Artist Reception: Saturday, October 19, 5 – 7 p.m.

CB1 Gallery is pleased to present our second solo exhibition of work by Mira Schor, Chthonic Garden. In her newest work Schor continues to explore her unique combination of visual pleasure and painterly craft with philosophical, existential, and political concerns. The exhibition will be on view from October 19 – December 8, 2013. An artist talk will be held on Saturday October 19 at 4 p.m. followed by a reception for the artist from, 5 – 7 p.m.

In a series of new paintings and drawings Mira Schor addresses the terms of contemporary psychic, theoretical, and economic spaces as they affect creativity. The central theme in these paintings is the experience of living in a moment of radical inequality, austerity, and accelerated time, set against the powerful pull of older notions of time, craft, and visual pleasure.

Schor places her characteristic avatar of self on the line of the earth as a demarcation line between sky and earth, austerity and fertility, public and private. The paintings express what it is like to be engaged in the world “right this minute.” They focus on reversals and reversibility, where underground, the matter of earth itself, the Chthonic, can also become the sky and the sky above can become the ground below.

In some works Schor’s figure reads under a tree, where nature is a situation, a shallow proscenium in which to diagram thought. In paintings exploring the regenerative powers of the earth, her figure sleeps in the ground, while in others the figure is not resting in the earth of her own volition, she’s been thrown there head first, whether by corporate downsizing, unemployment, climate-caused displacement, or expropriation of bodies of knowledge that are deemed obsolete.
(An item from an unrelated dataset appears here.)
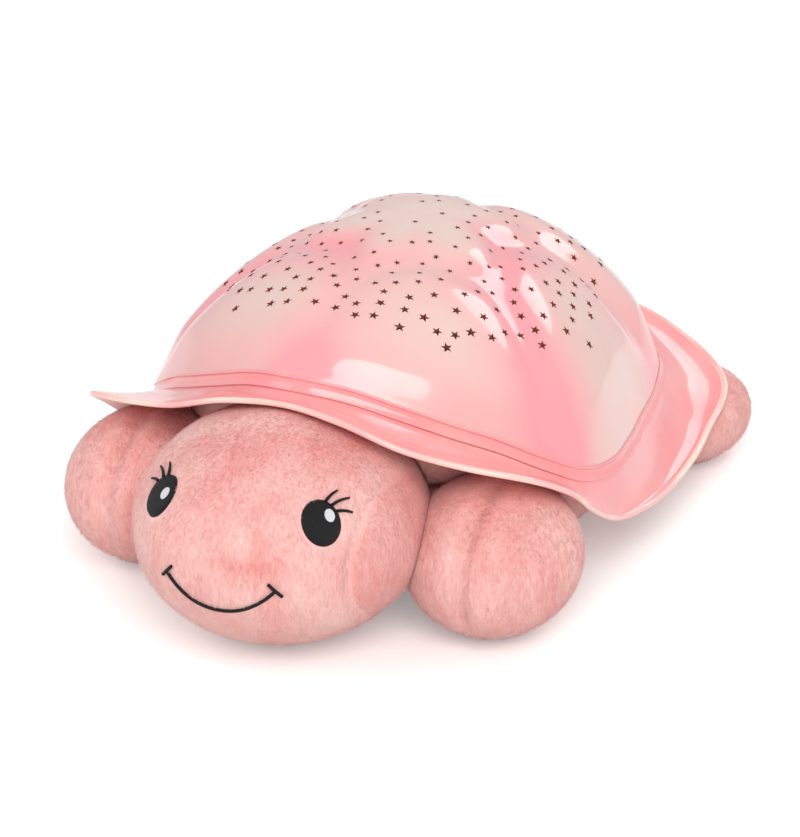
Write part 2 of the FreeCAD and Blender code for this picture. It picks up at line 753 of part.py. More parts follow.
def plush_body():
    """The stuffed body, hollowed for the case and open under the battery door."""
    body = body_form()
    pocket = case_form(SOFT_GAP)
    window = box_about(BELLY_WINDOW[0], BELLY_WINDOW[1], -1, CASE_BOTTOM + 1, 0, CASE_Y)
    recess = box_about(FLAP_HALF[0] + FLAP_GAP, FLAP_HALF[1] + FLAP_GAP, -1, flap_roof(), 0, CASE_Y)
    return body.cut(Part.makeCompound([pocket, flange_room()])).cut(window).cut(recess)


def flap_roof():
    return FLAP_LIFT + FLAP_THICK + HOOK_THICK + SOFT_GAP + LOOP_THICK


def flap_axis():
    """Where the flap's sewn edge turns: a roll along its rear edge."""
    return V(0, CASE_Y + FLAP_HALF[1] - FLAP_THICK / 2, FLAP_LIFT + FLAP_THICK / 2)


def belly_flap():
    axis = flap_axis()
    roll = cylinder(FLAP_THICK / 2, 2 * FLAP_HALF[0], axis - V(FLAP_HALF[0], 0, 0), V(1, 0, 0))
    length = axis.y - CASE_Y + FLAP_HALF[1]
    sheet = Part.makeBox(2 * FLAP_HALF[0], length, FLAP_THICK, V(-FLAP_HALF[0], CASE_Y - FLAP_HALF[1], FLAP_LIFT))
    return sheet.fuse(roll).removeSplitter()


def strip_y():
    return CASE_Y - (BELLY_WINDOW[1] + FLAP_HALF[1]) / 2


def hook_strip():
    low = FLAP_LIFT + FLAP_THICK
    return box_about(HOOK_HALF[0], HOOK_HALF[1], low, low + HOOK_THICK, 0, strip_y())


def loop_strip():
    top = flap_roof()
    return box_about(HOOK_HALF[0], HOOK_HALF[1], top - LOOP_THICK, top, 0, strip_y())


def head_form(gap=0.0):
    return soft_form(HEAD_CENTRE, tuple(h + gap for h in HEAD_HALF))


def flange_room():
    """The space that the case's flange and the hem ring take, with their gap."""
    low = CASE_TOP - FLANGE_THICK - RING_GAP - RING_THICK - SOFT_GAP
    return cylinder(CASE_RADIUS + FLANGE_OUT + SOFT_GAP, CASE_TOP, V(0, CASE_Y, low))


def plush_head():
    return head_form().cut(body_form(SOFT_GAP)).cut(flange_room())


def front_foot(side):
    centre = (side * FRONT_FOOT_CENTRE[0], FRONT_FOOT_CENTRE[1], FRONT_FOOT_CENTRE[2])
    foot = soft_form(centre, FRONT_FOOT_HALF)
    return foot.cut(body_form(SOFT_GAP)).cut(head_form(SOFT_GAP))


def rear_foot(side):
    centre = (side * REAR_FOOT_CENTRE[0], REAR_FOOT_CENTRE[1], REAR_FOOT_CENTRE[2])
    return soft_form(centre, REAR_FOOT_HALF).cut(body_form(SOFT_GAP))


def plush_tail():
    return soft_form(TAIL_CENTRE, TAIL_HALF).cut(body_form(SOFT_GAP))


def battery_leads():
    """Two wires from the tray's roof up to the circuit board."""
    roof = tray_roof() + TRAY_WALL
    leads = []
    for side in (-1, 1):
        x = side * 6.0
        y = CASE_Y + side * 4.0
        leads.append(cylinder(LEAD_RADIUS, BOARD_Z - roof, V(x, y, roof)))
    return Part.makeCompound(leads)


def button_lead():
    """The flat lead from the circuit board to the button board."""
    spots, normal = button_spots()
    start = V(0, CASE_Y + 25.0, BOARD_Z + BOARD_THICK)
    end = on_plane(0.0, spots[0], normal, button_base() - BOARD_THICK)
    route = [start, start + V(0, 0, 12), end - normal * 12, end]
    far = [p + V(0, LEAD_THICK, 0) for p in route]
    ribbon = closed_face(route + far[::-1]).extrude(V(LEAD_WIDTH, 0, 0))
    ribbon.translate(V(-LEAD_WIDTH / 2, 0, 0))
    return cut_beyond(ribbon, end, normal)


def parts():
    shapes = {
        "star_shell": star_shell(),
        "lower_case": lower_case(),
        "hem_ring": hem_ring(),
        "case_screws": case_screws(),
        "circuit_board": circuit_board(),
        "board_screws": board_screws(),
        "lamp_tower": lamp_tower(),
        "lamp_board": lamp_board(),
        "led_lamps": led_lamps(),
        "timer_chip": timer_chip(),
        "capacitors": capacitors(),
        "battery_tray": battery_tray(),
        "batteries": batteries(),
        "battery_contacts": battery_contacts(),
        "battery_leads": battery_leads(),
        "battery_door": battery_door(),
        "battery_door_screw": battery_door_screw(),
        "button_board": button_board(),
        "tact_switches": tact_switches(),
        "button_lead": button_lead(),
        "plush_body": plush_body(),
        "plush_head": plush_head(),
        "front_left_foot": front_foot(1),
        "front_right_foot": front_foot(-1),
        "rear_left_foot": rear_foot(1),
        "rear_right_foot": rear_foot(-1),
        "plush_tail": plush_tail(),
        "belly_flap": belly_flap(),
        "hook_strip": hook_strip(),
        "loop_strip": loop_strip(),
    }
    for index, name in enumerate(BUTTON_NAMES):
        shapes[name] = button_cap(index)
        shapes[name.replace("button", "plunger")] = switch_plunger(index)
    return shapes


def main():
    os.makedirs("parts", exist_ok=True)
    for name, shape in parts().items():
        moved(shape, 0, ORIGIN_SHIFT, 0).exportStep("parts/" + name + ".step")
    spots, normal = button_spots()
    print("origin shift", round(ORIGIN_SHIFT, 3))
    print("button way", [round(c, 5) for c in normal])
    print("flap hinge", [round(c, 3) for c in moved(Part.Vertex(flap_axis()), 0, ORIGIN_SHIFT, 0).Point])
    for spot in spots:
        print("button", [round(c, 3) for c in moved(Part.Vertex(spot), 0, ORIGIN_SHIFT, 0).Point])


main()
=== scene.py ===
import math
import random

import bmesh
import bpy
import numpy as np
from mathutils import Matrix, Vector
from mathutils.bvhtree import BVHTree
from mathutils.geometry import delaunay_2d_cdt


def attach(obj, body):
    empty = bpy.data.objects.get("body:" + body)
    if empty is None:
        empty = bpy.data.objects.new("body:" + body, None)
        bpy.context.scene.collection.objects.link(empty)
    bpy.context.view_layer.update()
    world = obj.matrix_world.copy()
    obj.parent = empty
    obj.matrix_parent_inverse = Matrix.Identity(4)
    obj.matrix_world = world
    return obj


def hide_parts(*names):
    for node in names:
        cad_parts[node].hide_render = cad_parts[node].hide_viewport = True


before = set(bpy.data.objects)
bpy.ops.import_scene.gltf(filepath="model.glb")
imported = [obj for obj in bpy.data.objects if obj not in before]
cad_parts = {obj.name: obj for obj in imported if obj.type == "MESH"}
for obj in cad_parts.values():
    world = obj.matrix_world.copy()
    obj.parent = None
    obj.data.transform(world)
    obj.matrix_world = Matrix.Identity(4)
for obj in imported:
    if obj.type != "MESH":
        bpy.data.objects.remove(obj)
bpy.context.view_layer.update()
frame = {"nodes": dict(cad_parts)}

# A plush turtle with a hard moulded shell pierced with stars. Sizes are millimetres about the
# middle of the shell, as in the CAD source, and place() turns them into the frame's metres.
MM = 0.001
SHIFT_Y = 19.0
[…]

Yet in these paintings Schor explores a radiant engagement with nature and looks to a reversal between the dream and the real.

In the New York Times, Roberta Smith has described Mira Schor’s “small, sharp, quirky paintings” as “thorns in the side of the medium,” while artist Robert Berlind, writing in Art in America, described Schor as “An intimist whose candor is akin to Emily Dickinson’s, Schor uses the sparest of means to signal, as the poet put it, “The loneliness / One dare not sound.”

Mira Schor is a New York-based artist and writer noted for her advocacy of painting in a post- medium visual culture and for her contributions to feminist art history. Her work has been included in exhibitions at the Jewish Museum in New York City, The Hammer Museum, P.S.1, the Neuberger Museum, and the Aldrich Museum. Her 2012 one-person exhibition at Marvelli Gallery was highly praised in The New York Times and it was a critic’s pick on artforum.com. Recent interviews have appeared on Art21Blog, Bomblog, Hyperallergic, artinfo and Culture Catch. She participated in ARTspace’s Annual Distinguished Artists’ Interviews at the 2013 Annual College Art Association Conference in New York. She is the author of A Decade of Negative Thinking: Essays on Art, Politics, and Daily Life (2009), Wet: On Painting, Feminism, and Art (1997; both Duke University Press), and of the blog A Year of Positive Thinking. She is the co-editor of M/E/A/N/I/N/G Online and recent writings have appeared in Artforum and The Brooklyn Rail. She recently curated the exhibition Abstract Marriage: Sculpture by Ilya Schor and Resia Schor at the Provincetown Art Association and Museum. She exhibits her work at artSTRAND in Provincetown. Schor is the recipient of many prestigious awards including a Guggenheim Fellowship in Painting, the College Art Association Frank Jewett Mather Award in Art Criticism, and the Creative Capital / Warhol Foundation Arts Writers Grant. She is an Associate Teaching Professor in Fine Arts at New York’s Parsons The New School for Design.